Exception: if we are using non-equality constraints, we should always collect full statistics on them.
3. For indices that are not unique (NUPI, NUSI), the skew factor of the (index) table is again decisive if full statistics are needed. For NUSI, the Optimizer assumes that there is one subtable index row per value. If this is not the case, dynamic AMP sampling on the NUSI will give the wrong results.
4. On non-indexed columns used in query conditions (where conditions), collecting either full or sample statistics (again, depending on whether sample statistics sufficiently represent the data demography) is always advisable. This prevents the Optimizer from using heuristics.
Rules for Row Partitioned Tables
5. Collecting complete statistics on the dummy PARTITION column is an efficient way to give the optimizer information about empty partitions and the number of rows per partition.
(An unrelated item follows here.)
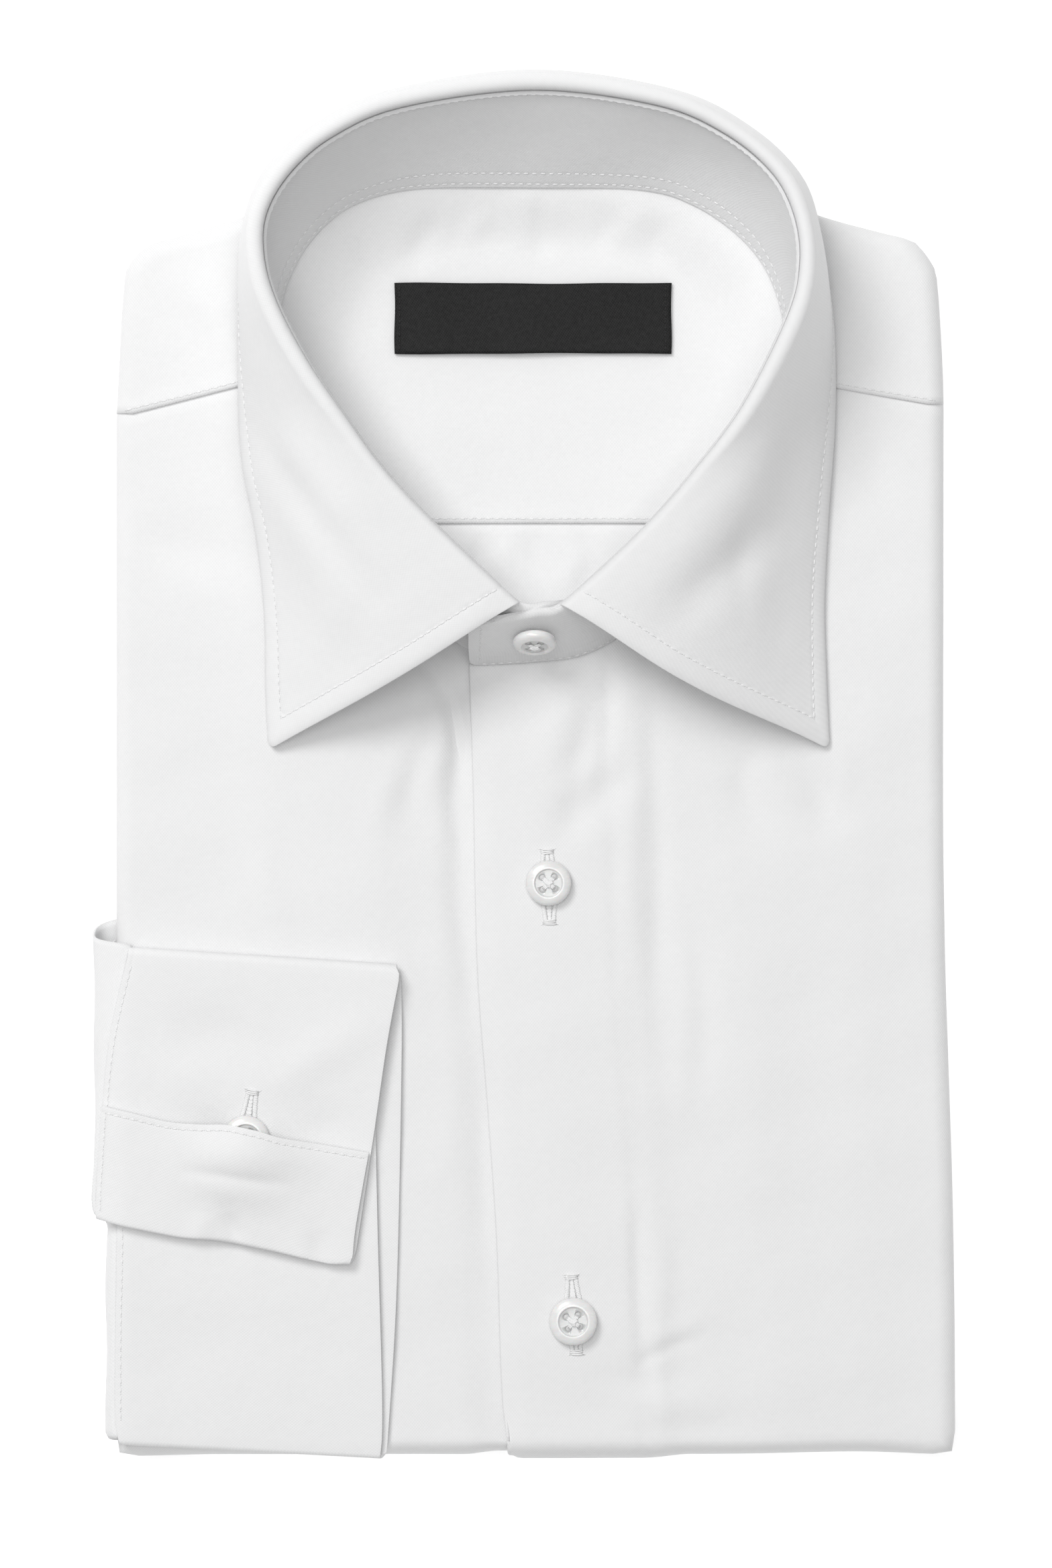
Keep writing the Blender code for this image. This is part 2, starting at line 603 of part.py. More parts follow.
def sleeve(look):
    """Two layers, joined at their lower fold, round the left side and in between the bundles."""
    y, shown = np.array(SLEEVE_LOOP, float).T
    centre_z = TOP - EDGE_HALF
    reach = blend(*SLEEVE_REACH, smooth((y + 119.0) / 8.0))
    seam_x, seam_z = cuff_left_edge(y)
    diagonal = SLEEVE_INNER * math.sqrt(0.5)
    level = np.ones_like(y)
    curl = SLEEVE_CURL * smooth((-160.0 - y) / 5.0)
    inner = ((FLAT_LEFT - CUFF_WALL - curl, centre_z + SLEEVE_INNER), (FLAT_LEFT - diagonal, centre_z + diagonal),
             (FLAT_LEFT - SLEEVE_INNER, centre_z), (FLAT_LEFT - diagonal, centre_z - diagonal),
             (FLAT_LEFT, centre_z - SLEEVE_INNER), (SLEEVE_END, centre_z - SLEEVE_INNER))
    low_z = centre_z - 6.9
    outer = ((seam_x - CUFF_WALL - 2 * GAP, seam_z - 0.3),
             (FLAT_LEFT - 0.88 * reach, blend(centre_z, seam_z, 0.45)),
             (FLAT_LEFT - reach, centre_z - 1.0), (FLAT_LEFT - 0.75 * reach, centre_z - 5.2),
             (FLAT_LEFT - 1.0, low_z), (SLEEVE_END, low_z))
    rows = []
    for tucked, (xi, zi), (xo, zo) in zip((0, 0, 0, 0, 1, 1), inner, outer):
        narrowed = y + tucked * SLEEVE_TAPER * smooth((-140.0 - y) / 25.0)
        rows.append(np.column_stack([blend(xi * level, xo, shown), narrowed, blend(zi * level, zo, shown)]))
    path = np.array(rows)
    fine = sections(path.reshape(len(path), -1), 12, measured=3, fine=8)
    return finish("sleeve", sheet(fine.reshape(len(fine), len(y), 3)), look, SLEEVE_WALL, side=0.0)


def core_rows(chain):
    """Profile of the hidden layers below their top: one fold of the upper bundle, the gap, two of
    the lower bundle, and the flat underside."""
    x, y = plan(chain)
    top = np.array([vert.co.z / MM for vert in chain]) + CORE_DOWN
    top = np.maximum(top, TOP - CORE_DOWN)
    half = edge_half(x, y)
    at_left = smooth((-80.0 - x) / 10.0)
    near_sleeve = at_left * smooth((y - SLEEVE_SPAN[0]) / 4.0) * smooth((SLEEVE_SPAN[1] - y) / 6.0)
    low_top = TOP - 2 * half - LAYER_STEP - SLEEVE_ROOM * near_sleeve
    groove = -GROOVE - (SLEEVE_GROOVE - GROOVE) * near_sleeve
    bulge = LOWER_BULGE * np.clip(low_top / 6.0, 0.05, 1.0)
    low = smooth((-150.0 - y) / 12.0)
    rows = []
    lobe = half - CORE_DOWN
    for angle in np.radians((36, 72, 108, 144, 180)):
        rows.append((CORE_REACH * math.sin(angle) * (1.0 - 0.25 * low), TOP - half + lobe * math.cos(angle)))
    under = TOP - half - lobe
    rows.append((groove, under - 0.05))
    rows.append((groove, low_top + 0.1))
    for folds_down in (0.0, 0.5):
        for part in (0.0, 0.25, 0.75):
            height = low_top * (1.0 - folds_down - 0.5 * part)
            rows.append((0.6 + bulge * math.sin(math.pi * part) - 2.2 * low, height))
    rows.append((0.6 - 2.2 * low, 0.0 * x))
    return np.array([np.column_stack(row) for row in rows])


def folded_layers(look):
    """The hidden back, sides, tails and other sleeve: one rounded solid, layered at its edges."""
    def left(y):
        return curve(LEFT_SIDE, y) + EDGE_REACH + CORE_SHOULDER * smooth((y - 100.0) / 14.0)

    def right(y):
        return curve(RIGHT_SIDE, y) - EDGE_REACH - CORE_SHOULDER * smooth((y - 100.0) / 14.0)

    def high(x):
        return curve(TOP_SIDE, x) - EDGE_REACH - CORE_CORNER * smooth((abs(x) - 76.0) / 16.0)

    def height(x, y):
        in_neck = smooth((1.2 - neck_ratio(x, y)) / 0.08)
        return skin(x, y) - CORE_DOWN - NECK_SPARE * in_neck

    columns, rows = 12, 18
    points = panel_grid(columns, rows, left, right, lower_edge, high, height)
    bm = sheet(points)
    verts = bm.verts[:]
    width = columns + 1
    chain = (verts[:width] + verts[2 * width - 1:rows * width:width]
             + verts[:rows * width - 1:-1] + verts[(rows - 1) * width:0:-width])
    for vert in chain:
        vert.co.z = (TOP - CORE_DOWN) * MM
    last = extrude_rows(bm, chain, core_rows(chain), closed=True)
    bmesh.ops.contextual_create(bm, geom=last)
    return finish("folded_layers", bm, look)


def button(name, size, look, place):
    """A four-hole shirt button with a raised rim, turned about its own axis."""
    bm = bmesh.new()
    radius = size / 2
    ring = [bm.verts.new(Vector((r * radius, 0.0, h * BUTTON_HEIGHT)) * MM) for r, h in BUTTON_PROFILE]
    edges = [bm.edges.new(pair) for pair in zip(ring, ring[1:])]
    bmesh.ops.spin(bm, geom=ring + edges, cent=(0, 0, 0), axis=(0, 0, 1), angle=2 * math.pi,
                   steps=BUTTON_SIDES, use_merge=True, use_duplicate=False)
    bmesh.ops.remove_doubles(bm, verts=bm.verts[:], dist=1e-6)
    bmesh.ops.transform(bm, matrix=place, verts=bm.verts[:])
    made = finish(name, bm, look)
    holes = bmesh.new()
    for x, y in ((1, 1), (1, -1), (-1, 1), (-1, -1)):
        spot = Matrix.Translation(Vector((x * HOLE_PLACE, y * HOLE_PLACE, BUTTON_HEIGHT / 2)) * MM)
        bmesh.ops.create_cone(holes, cap_ends=True, segments=HOLE_SIDES, radius1=HOLE_RADIUS * MM,
                              radius2=HOLE_RADIUS * MM, depth=3 * BUTTON_HEIGHT * MM, matrix=place @ spot)
    cutter = finish(name + "_holes", holes, look)
    cutter.hide_render = True
    cutter.display_type = "WIRE"
    cut = made.modifiers.new("Holes", "BOOLEAN")
    cut.operation = "DIFFERENCE"
    cut.object = cutter
    return made


def flat_place(x, y, z, turned):
    return Matrix.Translation(Vector((x, y, z)) * MM) @ Matrix.Rotation(math.radians(turned), 4, "Z")


def buttons(look):
    for name, x, y, size in FLAT_BUTTONS:
        height = float(skin(x, y)) + PLACKET_LIFT + 2 * GAP
        button(name, size, look, flat_place(x, y, height, 22.0))
    x, y = CUFF_BUTTON
    height = float(cuff_height(x, y, 2)) + CUFF_WALL / 2 + GAP
    button("cuff_button", CUFF_BUTTON_SIZE, look, flat_place(x, y, height, 10.0))
    seam, top = stand_faces(400)
    near = [k for k in range(len(seam)) if seam[k][1] < 40 and k > 200]
    k = min(near, key=lambda k: abs(seam[k][0] - COLLAR_BUTTON_X))
    up = Vector(top[k] - seam[k]).normalized()
    facing = Vector((0.0, -up.z, up.y)).normalized()
    spot = Vector(blend(seam[k], top[k], COLLAR_BUTTON_UP))
    spot += facing * (STAND_WALL + STAND_BOW + 1.5 * GAP)
    across = up.cross(facing).normalized()
    turn = Matrix((across, up, facing)).transposed().to_4x4()
    button("collar_button", COLLAR_BUTTON_SIZE, look, Matrix.Translation(spot * MM) @ turn)


def main():
    for old in list(bpy.data.objects):
        bpy.data.objects.remove(old)
    cloth = material("shirt cloth", WHITE, 0.85)
    pearl = material("button pearl", PEARL, 0.25)
    satin = material("label satin", BLACK, 0.6)
    folded_layers(cloth)
    front_right(cloth)
    front_left(cloth)
    yoke(cloth)
    back_panel(cloth)
    collar_stand(cloth)
    collar_leaf(cloth)
    neck_label(satin)
    sleeve(cloth)
    cuff(cloth)
    buttons(pearl)


main()
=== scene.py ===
"""A white dress shirt, folded flat with its collar standing and one cuff laid on its front.

Shapes are in millimetres: X across the shirt, Y from its lower fold to its collar, Z up from the
table. They repeat the forms of the solids at a finer grain and add the seams, creases and stitches.
The left of a name is the wearer's left, which lies at +X.
"""
import math

import bmesh
import bpy
import numpy as np
from mathutils import Matrix, Vector


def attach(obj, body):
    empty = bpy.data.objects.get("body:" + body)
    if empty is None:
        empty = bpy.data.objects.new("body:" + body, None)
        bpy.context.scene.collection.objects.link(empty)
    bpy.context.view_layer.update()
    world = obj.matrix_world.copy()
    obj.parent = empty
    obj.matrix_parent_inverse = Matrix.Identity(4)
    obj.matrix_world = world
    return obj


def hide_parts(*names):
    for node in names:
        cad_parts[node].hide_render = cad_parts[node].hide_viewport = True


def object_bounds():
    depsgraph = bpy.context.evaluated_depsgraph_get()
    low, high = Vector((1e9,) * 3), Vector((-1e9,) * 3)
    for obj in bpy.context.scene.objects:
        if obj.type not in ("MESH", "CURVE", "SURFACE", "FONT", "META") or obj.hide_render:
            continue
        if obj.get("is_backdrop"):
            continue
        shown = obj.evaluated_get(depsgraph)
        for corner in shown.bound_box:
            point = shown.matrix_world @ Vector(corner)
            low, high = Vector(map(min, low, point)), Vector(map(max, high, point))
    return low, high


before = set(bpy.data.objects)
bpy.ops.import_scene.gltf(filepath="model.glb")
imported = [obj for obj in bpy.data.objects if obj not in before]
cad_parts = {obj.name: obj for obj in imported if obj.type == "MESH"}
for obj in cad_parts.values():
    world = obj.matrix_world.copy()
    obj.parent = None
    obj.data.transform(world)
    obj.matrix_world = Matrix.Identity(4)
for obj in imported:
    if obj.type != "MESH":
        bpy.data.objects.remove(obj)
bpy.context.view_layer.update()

MM = 0.001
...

This information is used for the join costing of various join types (e.g., Sliding Window Merge Join).
6. We should always collect full or sample statistics on each partitioning column.
7. If the partition columns are not part of the Primary Index, we should additionally collect the following statistics:
PARTITION & Primary Index tells the Optimizer how many partitions a particular primary index value is available (the Optimizer uses this information in the case of dynamic partition elimination and sliding window merge joins).
PARTITION & Primary Index & each partitioning column: The Optimizer uses these statistics to estimate costs for row key-based joins.
Rules for multi-column statistics
8. As the Optimizer assumes independence for statistics collected on single columns, we should collect statistics on combinations of columns if there is a high correlation between them.